Due process does not require technical trial-type proceedings in every disciplinary case. What it requires is fairness appropriate to the nature of the proceeding: notice of the material allegations, access to the evidence relied upon, and an opportunity to be heard before discipline is imposed.

The disciplining authority evaluates the totality of the record. It may consider the lawyer's explanation, the complainant's credibility, contemporaneous documents, official records, admissions, the consistency of the parties' versions, and the inherent probability of the alleged events. No single piece of evidence is controlling unless it adequately proves the essential facts.

When the evidence is evenly balanced, unclear, or insufficiently connected to the misconduct charged, the burden of proof has not been discharged. The lawyer's membership in the Bar cannot be impaired on the basis of doubt. When the evidence is substantial, however, the Court may impose the appropriate sanction even if the complainant asks for leniency or no longer wishes to pursue the case.

Sanction Depends on Proven Facts

The quantum of proof controls not only the existence of liability but also the permissible severity of the sanction. The sanction must be supported by facts established in the record. Grave penalties such as suspension or disbarment require substantial evidence of conduct showing unfitness, dishonesty, gross neglect, bad faith, or serious breach of professional duty.

Mitigating and aggravating circumstances must likewise be anchored in the record. Restitution, remorse, previous record, repeated misconduct, harm to the client, prejudice to the administration of justice, abuse of legal knowledge, or bad faith may influence the penalty only when shown by the evidence.

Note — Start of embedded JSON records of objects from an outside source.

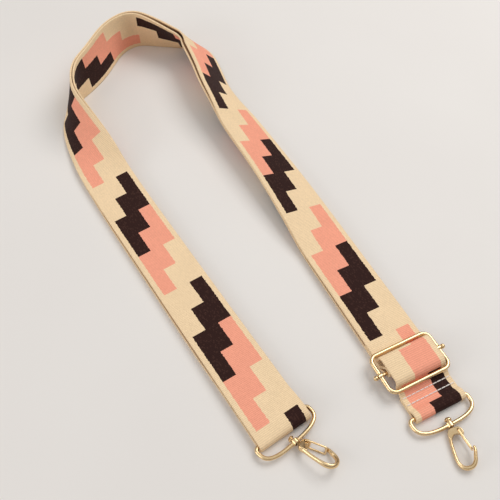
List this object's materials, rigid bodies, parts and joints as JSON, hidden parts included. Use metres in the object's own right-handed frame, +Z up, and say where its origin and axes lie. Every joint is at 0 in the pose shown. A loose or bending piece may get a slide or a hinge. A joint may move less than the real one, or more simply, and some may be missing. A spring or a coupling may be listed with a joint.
{
  "type": "detachable bag strap",
  "caption": "Doubled patterned webbing strap with a slide adjuster and a swivel snap hook on a D-ring at each end, laid in a loop.",
  "frame": {"origin": "centre of the laid strap's bounding box, on the surface it lies on", "axes": "+Z up; +Y from the snap hooks towards the turn; +X to the right, towards the leg with the slide adjuster"},
  "size_m": [0.3022, 0.4112, 0.0383],
  "materials": {
    "webbing": "ribbed woven webbing with a repeating stepped block pattern in cream, salmon pink and dark brown",
    "thread": "pale twisted sewing thread",
    "hardware": "polished pale gold plating"
  },
  "bodies": {
    "strap": {"left_leg_upper_web": "webbing", "left_leg_lower_web": "webbing", "left_turn_outer_web": "webbing", "left_turn_inner_web": "webbing", "top_turn_outer_web": "webbing", "top_turn_inner_web": "webbing", "right_turn_outer_web": "webbing", "right_turn_inner_web": "webbing", "right_leg_upper_web": "webbing", "right_leg_lower_web": "webbing", "right_feed_upper_web": "webbing", "right_feed_lower_web": "webbing", "left_fold_web": "webbing", "right_tab_web": "webbing", "tab_stitches_1": "thread", "tab_stitches_2": "thread"},
    "left_ring": {"left_d_ring": "hardware"},
    "left_hook": {"left_hook_body": "hardware", "left_swivel_washer": "hardware"},
    "left_gate": {"left_gate_wire": "hardware"},
    "right_ring": {"right_d_ring": "hardware"},
    "right_hook": {"right_hook_body": "hardware", "right_swivel_washer": "hardware"},
    "right_gate": {"right_gate_wire": "hardware"},
    "slider": {"slider_centre_bar": "hardware", "slider_hump_web": "webbing", "anchor_loop_web": "webbing", "anchor_stitches_1": "thread", "anchor_stitches_2": "thread"},
    "slider_frame": {"slider_frame": "hardware"}
  },
  "joints": [
    {"name": "left_ring_swing", "type": "hinge", "parent": "strap", "child": "left_ring", "pos_m": [0.02851, -0.1782, 0.0032], "axis": [-0.7455, -0.6665, 0], "range_deg": [-110, 110]},
    {"name": "left_hook_swivel", "type": "hinge", "parent": "left_ring", "child": "left_hook", "pos_m": [0.03714, -0.18786, 0.00423], "axis": [0.8534, -0.5158, 0.0756], "continuous": true},
    {"name": "left_gate_swing", "type": "hinge", "parent": "left_hook", "child": "left_gate", "pos_m": [0.04279, -0.18822, 0.00319], "axis": [0.1885, 0.4405, 0.8777], "range_deg": [-30, 0], "stiffness_Nm_per_rad": 0.005, "springref_deg": 5.16},
    {"name": "right_ring_swing", "type": "hinge", "parent": "strap", "child": "right_ring", "pos_m": [0.12772, -0.1651, 0.0032], "axis": [-0.8942, -0.4478, 0], "range_deg": [-110, 110]},
    {"name": "right_hook_swivel", "type": "hinge", "parent": "right_ring", "child": "right_hook", "pos_m": [0.13354, -0.17673, 0.00334], "axis": [0.2689, -0.9631, 0.0105], "continuous": true},
    {"name": "right_gate_swing", "type": "hinge", "parent": "right_hook", "child": "right_gate", "pos_m": [0.13755, -0.18071, 0.00441], "axis": [-0.3339, -0.083, 0.9389], "range_deg": [-30, 0], "stiffness_Nm_per_rad": 0.005, "springref_deg": 5.16},
    {"name": "adjuster_slide", "type": "slide", "parent": "strap", "child": "slider", "axis": [-0.4478, 0.8942, 0], "range_m": [0, 0.06], "deforming": ["right_feed_upper_web", "right_feed_lower_web"]},
    {"name": "adjuster_frame_rock", "type": "hinge", "parent": "slider", "child": "slider_frame", "pos_m": [0.11326, -0.13622, 0.0081], "axis": [-0.8942, -0.4478, 0], "range_deg": [-3, 3]}
  ]
}
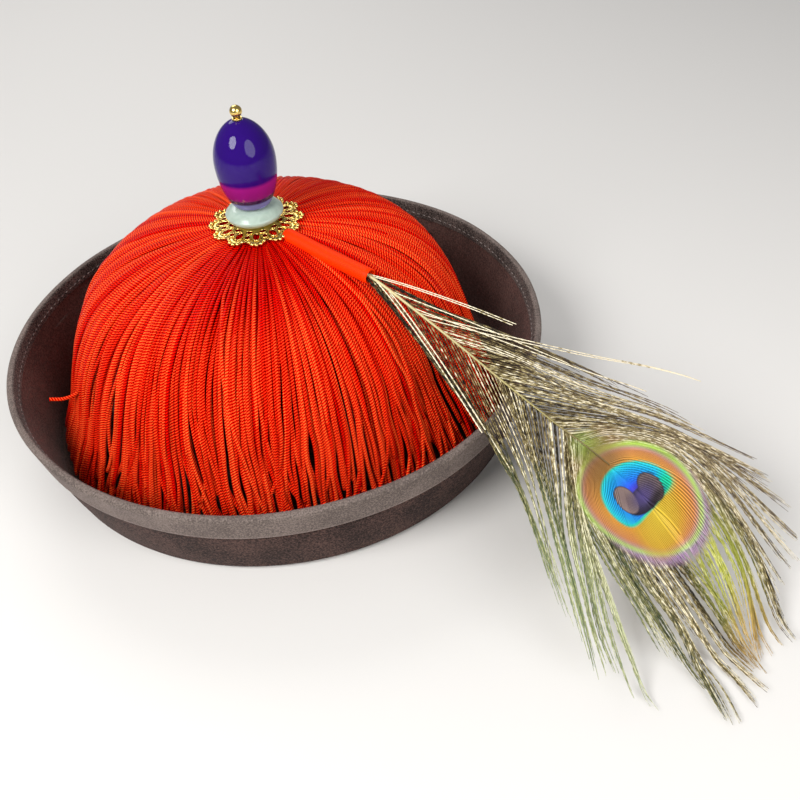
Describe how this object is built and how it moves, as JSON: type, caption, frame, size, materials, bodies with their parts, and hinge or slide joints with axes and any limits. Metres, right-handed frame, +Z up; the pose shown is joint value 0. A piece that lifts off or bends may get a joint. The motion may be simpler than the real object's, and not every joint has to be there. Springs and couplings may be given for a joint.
{
  "type": "winter court hat with tassel and peacock plume",
  "caption": "Felt hat with an upturned round brim, a dome of hanging cords, a bead finial on a pierced metal flower, and a peacock feather in a tube that trails over the brim.",
  "frame": {"origin": "centre of the head opening, in the plane of the flat base ring that the hat stands on", "axes": "+Z up through the finial, +Y back along the feather, the wearer's front towards -Y"},
  "size_m": [0.2822, 0.4365, 0.1742],
  "materials": {
    "felt": "pressed wool felt, matte, charcoal with lighter fibres",
    "binding": "brushed cloth tape, matte, a little lighter than the felt",
    "cord": "twisted rayon cord with a silky sheen",
    "gilt": "bright gilt metal",
    "jade": "polished milky pale green",
    "bead_glass": "polished transparent violet blue",
    "tube_plastic": "moulded orange plastic, satin",
    "plume": "iridescent feather barbs on a pale shaft"
  },
  "bodies": {
    "root": {"crown": "felt", "brim": "felt", "brim_binding": "binding", "tassel": "cord", "filigree_base": "gilt", "jade_disc": "jade", "finial_bead": "bead_glass", "finial_collar": "gilt", "finial_ball": "gilt", "finial_pin": "gilt", "plume_tube": "tube_plastic", "feather": "plume"}
  },
  "joints": []
}
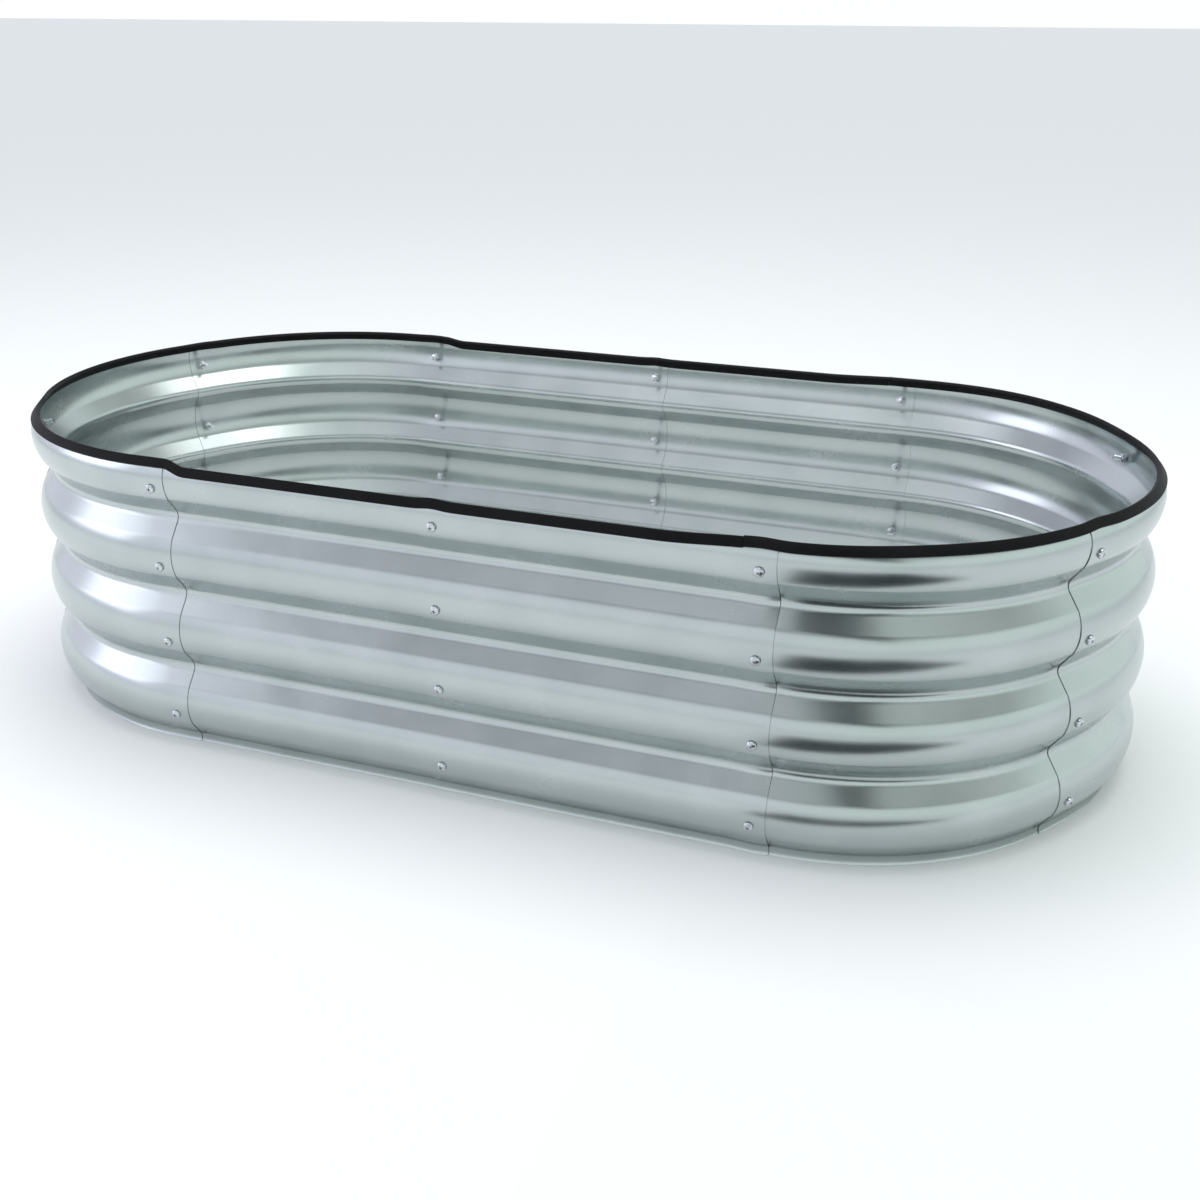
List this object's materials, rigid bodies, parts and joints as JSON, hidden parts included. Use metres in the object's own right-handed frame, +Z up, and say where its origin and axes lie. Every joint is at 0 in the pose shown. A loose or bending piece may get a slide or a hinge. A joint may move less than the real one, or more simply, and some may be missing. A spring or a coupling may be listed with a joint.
{
  "type": "corrugated steel trough",
  "caption": "Oval open-bottomed corrugated galvanised steel trough of lapped, screwed panels with a black rubber edge trim round the rim.",
  "frame": {"origin": "centre of the footprint on the ground, under the sheets' bottom edges", "axes": "+X along the length towards the right end, +Y across the width to the back, +Z up"},
  "size_m": [1.2027, 0.6001, 0.3042],
  "materials": {
    "galvanised_sheet": "satin zinc-coated steel sheet, faint rolling lines",
    "zinc_fasteners": "bright zinc-plated steel",
    "rubber_trim": "matte black extruded rubber"
  },
  "bodies": {
    "root": {"panel_front_left": "galvanised_sheet", "panel_front_right": "galvanised_sheet", "panel_right_front_corner": "galvanised_sheet", "panel_right_end": "galvanised_sheet", "panel_right_back_corner": "galvanised_sheet", "panel_back_right": "galvanised_sheet", "panel_back_left": "galvanised_sheet", "panel_left_back_corner": "galvanised_sheet", "panel_left_end": "galvanised_sheet", "panel_left_front_corner": "galvanised_sheet", "screws_front_left": "zinc_fasteners", "screws_front_middle": "zinc_fasteners", "screws_front_right": "zinc_fasteners", "screws_right_front": "zinc_fasteners", "screws_right_back": "zinc_fasteners", "screws_back_right": "zinc_fasteners", "screws_back_middle": "zinc_fasteners", "screws_back_left": "zinc_fasteners", "screws_left_back": "zinc_fasteners", "screws_left_front": "zinc_fasteners", "washers_front_left": "zinc_fasteners", "washers_front_middle": "zinc_fasteners", "washers_front_right": "zinc_fasteners", "washers_right_front": "zinc_fasteners", "washers_right_back": "zinc_fasteners", "washers_back_right": "zinc_fasteners", "washers_back_middle": "zinc_fasteners", "washers_back_left": "zinc_fasteners", "washers_left_back": "zinc_fasteners", "washers_left_front": "zinc_fasteners", "nuts_front_left": "zinc_fasteners", "nuts_front_middle": "zinc_fasteners", "nuts_front_right": "zinc_fasteners", "nuts_right_front": "zinc_fasteners", "nuts_right_back": "zinc_fasteners", "nuts_back_right": "zinc_fasteners", "nuts_back_middle": "zinc_fasteners", "nuts_back_left": "zinc_fasteners", "nuts_left_back": "zinc_fasteners", "nuts_left_front": "zinc_fasteners", "edge_trim_right": "rubber_trim", "edge_trim_left": "rubber_trim"}
  },
  "joints": []
}
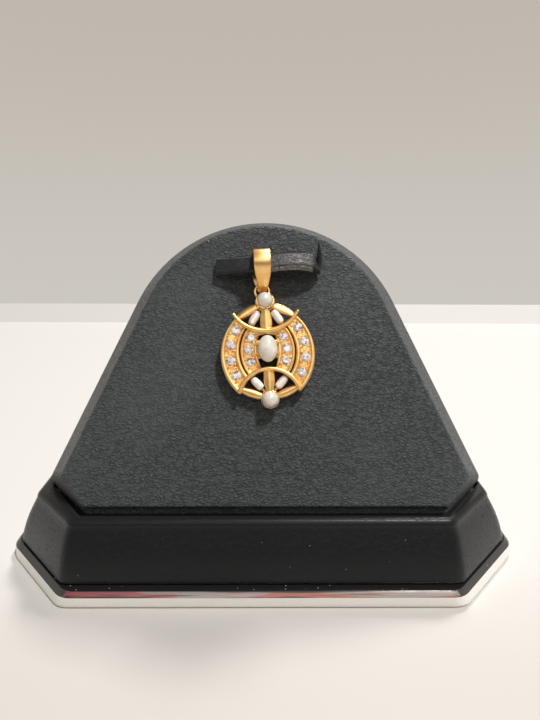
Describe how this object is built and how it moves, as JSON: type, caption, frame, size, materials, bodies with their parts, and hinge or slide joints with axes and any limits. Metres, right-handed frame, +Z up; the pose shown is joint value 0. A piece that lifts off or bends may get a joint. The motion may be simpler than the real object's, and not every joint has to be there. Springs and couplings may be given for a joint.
{
  "type": "pearl pendant and display stand",
  "caption": "Openwork gold pendant with pearls, clear stones and frosted leaves, hung by its bail on the strap of a leaning leatherette stand with a mirror plate.",
  "frame": {"origin": "centre of the base plate's underside, which stands on the table", "axes": "+X along the stand's long side, to the viewer's right, -Y towards the viewer, +Z up"},
  "size_m": [0.0942, 0.0468, 0.06],
  "materials": {
    "mirror_plate": "polished mirror plate with a bevelled edge",
    "leatherette": "smooth black leatherette, half matt",
    "leatherette_grained": "grained black leatherette, matt",
    "leatherette_strap": "black leatherette strip with raw cut edges",
    "gold": "satin yellow gold",
    "white_metal": "frosted white gold",
    "pearl": "pearl lustre, cream white",
    "clear_stone": "faceted and polished"
  },
  "bodies": {
    "root": {"base_plate": "mirror_plate", "base_block": "leatherette", "panel": "leatherette_grained", "strap": "leatherette_strap", "bail": "gold", "jump_ring": "gold", "pendant_frame": "gold", "top_pearl": "pearl", "centre_pearl": "pearl", "bottom_pearl": "pearl", "white_leaf_upper_left": "white_metal", "white_leaf_lower_left": "white_metal", "white_leaf_upper_right": "white_metal", "white_leaf_lower_right": "white_metal", "stone_outer_left_1": "clear_stone", "stone_outer_left_2": "clear_stone", "stone_outer_left_3": "clear_stone", "stone_outer_left_4": "clear_stone", "stone_outer_right_1": "clear_stone", "stone_outer_right_2": "clear_stone", "stone_outer_right_3": "clear_stone", "stone_outer_right_4": "clear_stone", "stone_inner_left_1": "clear_stone", "stone_inner_left_2": "clear_stone", "stone_inner_left_3": "clear_stone", "stone_inner_right_1": "clear_stone", "stone_inner_right_2": "clear_stone", "stone_inner_right_3": "clear_stone"}
  },
  "joints": []
}
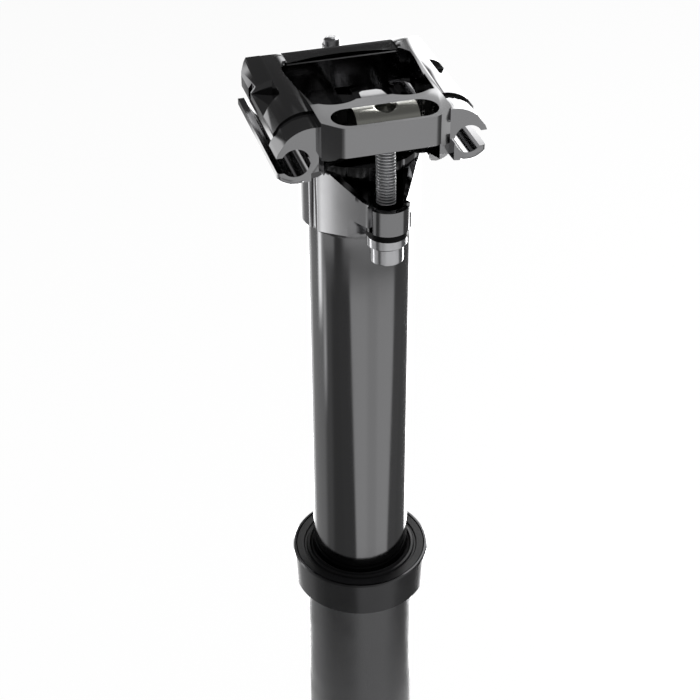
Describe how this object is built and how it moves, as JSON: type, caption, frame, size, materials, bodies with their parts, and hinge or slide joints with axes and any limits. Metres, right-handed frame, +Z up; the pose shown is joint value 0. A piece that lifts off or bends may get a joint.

Section 32 therefore prevents two errors at once: disciplining a lawyer without adequate proof, and treating lawyer discipline as a private dispute that disappears upon settlement. The complainant must prove the charge by substantial evidence, but once the record establishes professional misconduct, the proceeding serves the public interest in preserving the integrity of the legal profession and the administration of justice.